1) Is the default show or hide?

2) Whether to use 'hide my email' or 'show my email'

  • I don't like putting the onus and decision on the user. Especially in a the kiosk scenario where the user is likely no familiar with the system and I assume uses it once. Solve for this and leave the user out of it.
    – Itumac
    Commented Nov 13, 2013 at 17:44
  • @Itumac that why you have a sensible default and allow the user to alter it, if they so wish.
    – Fractional
    Commented Nov 14, 2013 at 9:11
  • I like your idea of letting the user decide before interacting, if he wants his input to be readable or not. And he is still able to toggle between the de- or encrypted version at any time.
    – uxfelix
    Commented Nov 14, 2013 at 10:06
  • This feels like a very user friendly solution and allows for toggling easy between the two states. Hidden by default feels the most security aware, but there's a part of me that feels it might confuse a user who is perhaps less comfortable/familiar with the methodology in play here Commented Nov 14, 2013 at 21:20
  • It's a very discoverable action
    – Fractional
    Commented Nov 15, 2013 at 9:37

You could use your described system (hiding every entered character after input) but still showing every special symbol as in dots, slashes, underscores etc. giving the user the opportunity to check the length before and after those characters. Further I think it would be ok to show the TLD.

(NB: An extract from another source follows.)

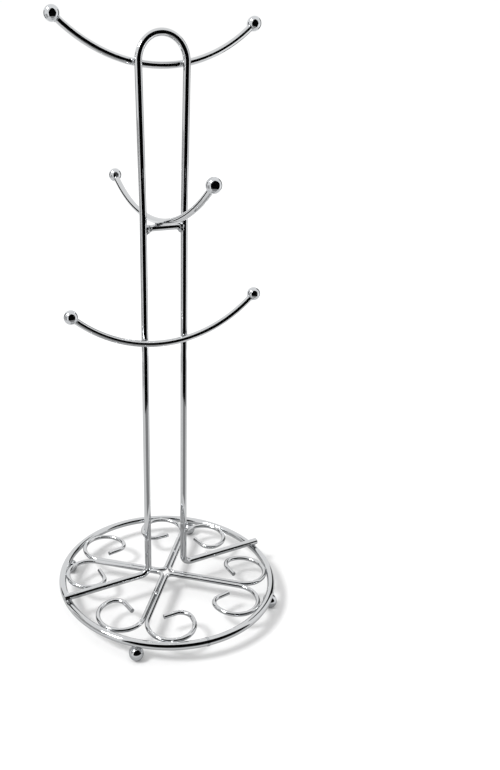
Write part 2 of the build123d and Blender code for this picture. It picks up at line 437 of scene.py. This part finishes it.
# %% [markdown]
# ## The scroll wires
# Each quarter of the base holds one wire, bent the same way on both sides of its middle:
# a tight bend at the centre, a straight spoke, a wide curl that touches the ring, a tighter
# hook and a short straight tail. Only half of one is written down. It is mirrored, and the
# tree repeats it four times. The curl is the circle that just fits between its spoke, the
# ring, and a clearance to the foot bar, so its radius is worked out, not typed in.

# %% Scroll wires
base_turn = math.radians(3)
pair_gap = 0.06 * MM
set_down = 0.1 * MM
scroll_seat = math.radians(15)
centre_bend = 4.6 * MM
curl_clearance = 6.2 * MM
hook_radius = 7.5 * MM
curl_turn, hook_turn = 225, 86
tail_length = 9 * MM

contact = (ring_wire + scroll_wire) / 2 - set_down
reach = ring_radius - contact * math.cos(scroll_seat)
spoke_offset = (scroll_wire + pair_gap) / 2
slant = 1 + math.sqrt(2)
shift = spoke_offset + ((leg_wire + scroll_wire) / 2 + curl_clearance) * math.sqrt(2)
half_linear = slant * shift + reach + spoke_offset
constant = shift**2 + spoke_offset**2 - reach**2
curl_radius = (math.sqrt(half_linear**2 - slant**2 * constant) - half_linear) / slant**2
curl_distance = reach - curl_radius
curl_offset = spoke_offset + curl_radius
spoke_run = math.sqrt(curl_distance**2 - curl_offset**2) - spoke_offset - centre_bend
bend_apex = spoke_offset * math.sqrt(2) + centre_bend * (math.sqrt(2) - 1)

half_scroll = walk((bend_apex, 0), 90, [
    (centre_bend, -45), (spoke_run,), (curl_radius, -curl_turn), (hook_radius, -hook_turn), (tail_length,),
])
flat_scroll = mirrored(half_scroll)
near_start = Vector(flat_scroll[0]).lerp(Vector(flat_scroll[1]), cut_chamfer / tail_length)
near_end = Vector(flat_scroll[-1]).lerp(Vector(flat_scroll[-2]), cut_chamfer / tail_length)
flat_scroll = [flat_scroll[0], near_start, *flat_scroll[1:-1], near_end, flat_scroll[-1]]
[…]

Additionally - since you are using a touch screen - you could let the user touch and slide over every "•" revealing the underlying character.

For example:

The whole goal here would be not to let shoulder surfers get a glance of the entire email address since "[email protected]" is easier to remember than "••.••m•@••••••.com

  • I like this concept, as it gives plenty of clues to user to indicate the formatting without exposing the full clear text of the address. The touch screens are also large enough that the useability difficulties the click/hold to reveal presents on some mobile screens. Commented Nov 13, 2013 at 16:35
  • 1
    Good solution...I would delay the obfuscation either until the next key stroke or for a short time so the user gets feedback on the letter they typed. Once signed in, be sure to display the email in the same way if you need to. Finally, perhaps you could incorporate the Win8 "eye" icon feature that reveals the text entry when the icon is tap and held.
    – Itumac
    Commented Nov 13, 2013 at 17:59
  • @Itumac I find it amusing that you suggest here that the user be allowed to reveal their email address, but in the comment to my answer you say that you don't like the ability for the user to decide. Seems a little inconsistent?
    – Fractional
    Commented Nov 14, 2013 at 9:53
  • RedSirius... I never said I was consistent :) But there is a subtle difference in each that makes a big difference in the UX. The check to hide is an "administrative" function for the application that demands user decision. The eye icon is a convenience feature that needs no attention. It is simply there if the user wishes to see their entry. Does that make sense?
    – Itumac
    Commented Nov 14, 2013 at 14:47
  • Nope, it's the same thing. Eye icon or checkbox the action is the same, except the eye icon is less discoverable.
    – Fractional
    Commented Nov 15, 2013 at 9:38

This might not actually be the answer you're looking for, but in my opinion I would question if it is appropriate to ask for an e-mail address when you are concerned about privacy. Maybe it's better to take that privacy problem away by removing the concerns in the first place. What I mean is, is it possible for instance to move the system to a place where nobody can peek over the shoulder while typing?